Too many PhDs spoil economic broth in US

August 25, 1995

Universities are producing about 25 per cent more PhDs in science and engineering than the United States economy needs, according to a study by the Rand Corporation and the Institute for Higher Education Research at Stanford University.

This is far higher than anyone thought, because it compares numbers of specialists being produced with jobs for which they are qualified. It does not look simply at whether they have work, however humble.

The overproduction of doctorates appears to be highest in computer sciences, say the two economists who conducted the research, Charles A. Goldman at Rand, and William F. Massy at Stanford. Twice the number of computer science PhDs are being produced as are needed.

The surplus of doctoral computer science degrees being awarded over the number of those who acquire desirable jobs in the field is 50.5 per cent.

In other areas of science and engineering, the job prospects are better, but the surpluses of supply over demand are still large. In physics, chemistry and mathematics, for example, the surplus is 31.5 per cent; in chemical engineering 26 per cent; in mechanical engineering 44 per cent; and in the geological sciences 23 per cent. Psychology has the lowest surplus: 4 per cent.

The question is what should be done about all the unemployed or underemployed PhD holders. Many in the universities argue for more federal government funding for research to mop up the excess capacity.

But, after experimenting with mathematical models, the authors decided that would be the wrong answer. More money for research would, indeed, provide jobs for professors. But it would also produce even more PhDs.

What needs to happen is for the universities to cut back on the production of PhDs. The study, funded by the Alfred P. Sloan Foundation with federal money, included interviews with heads of department about how they decided on the numbers of graduate students to recruit. Department heads said they calculated how many new teaching assistants they would need to staff their undergraduate classes and how many new researchers for professors' research programmes.

Then they admitted PhD students. "When there are ever-increasing resources to be put into the system in the form of research money or ever-expanding undergraduate enrolment, then the system stays in balance and the numbers of opportunities are sufficient to absorb new PhDs," said Dr Goldman.

"But if resources are failing to grow, there will be an oversupply of PhDs. That is what is happening at the moment. Resources have levelled off."
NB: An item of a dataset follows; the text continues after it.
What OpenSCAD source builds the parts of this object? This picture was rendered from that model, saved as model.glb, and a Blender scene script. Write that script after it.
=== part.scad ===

A task force set up by the American Chemical Society and headed by David Lavallee, provost of City College of New York, reported finding "an annual oversupply of chemistry PhDs in the workforce of between 250 and 400".
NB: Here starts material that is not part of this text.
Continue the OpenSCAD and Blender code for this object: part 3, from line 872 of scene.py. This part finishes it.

The unemployment rate for chemists is put only at 2.5 per cent. Many of those who appear as employed in the figures are thought to be working in temporary postdoctoral appointments as teaching assistants, usually for two years at a time and on relatively low pay.

There is evidence that the tight job market has already affected demand. The American Institute of Physics found that the number of first-year physics graduate students had dropped by 6 per cent for the second year running. James Madison University in Harrisonburg, Virginia, has abolished its physics degree. All ten physics professors have been fired.

The outlook is not much better for mathematicians. In a survey, the American Mathematical Society found an "alarming" 12 per cent of those receiving PhDs between July 1, 1990, and June 30, 1991, to be unemployed and looking for work. That was double the rate for the year before.

But the National Academy of Sciences has a slightly different point of view. In a survey published earlier this year, Reshaping the Graduate Education of Scientists and Engineers, it acknowledged "indications of employment difficulties". More people were seeking jobs in academia than there were available positions, it said.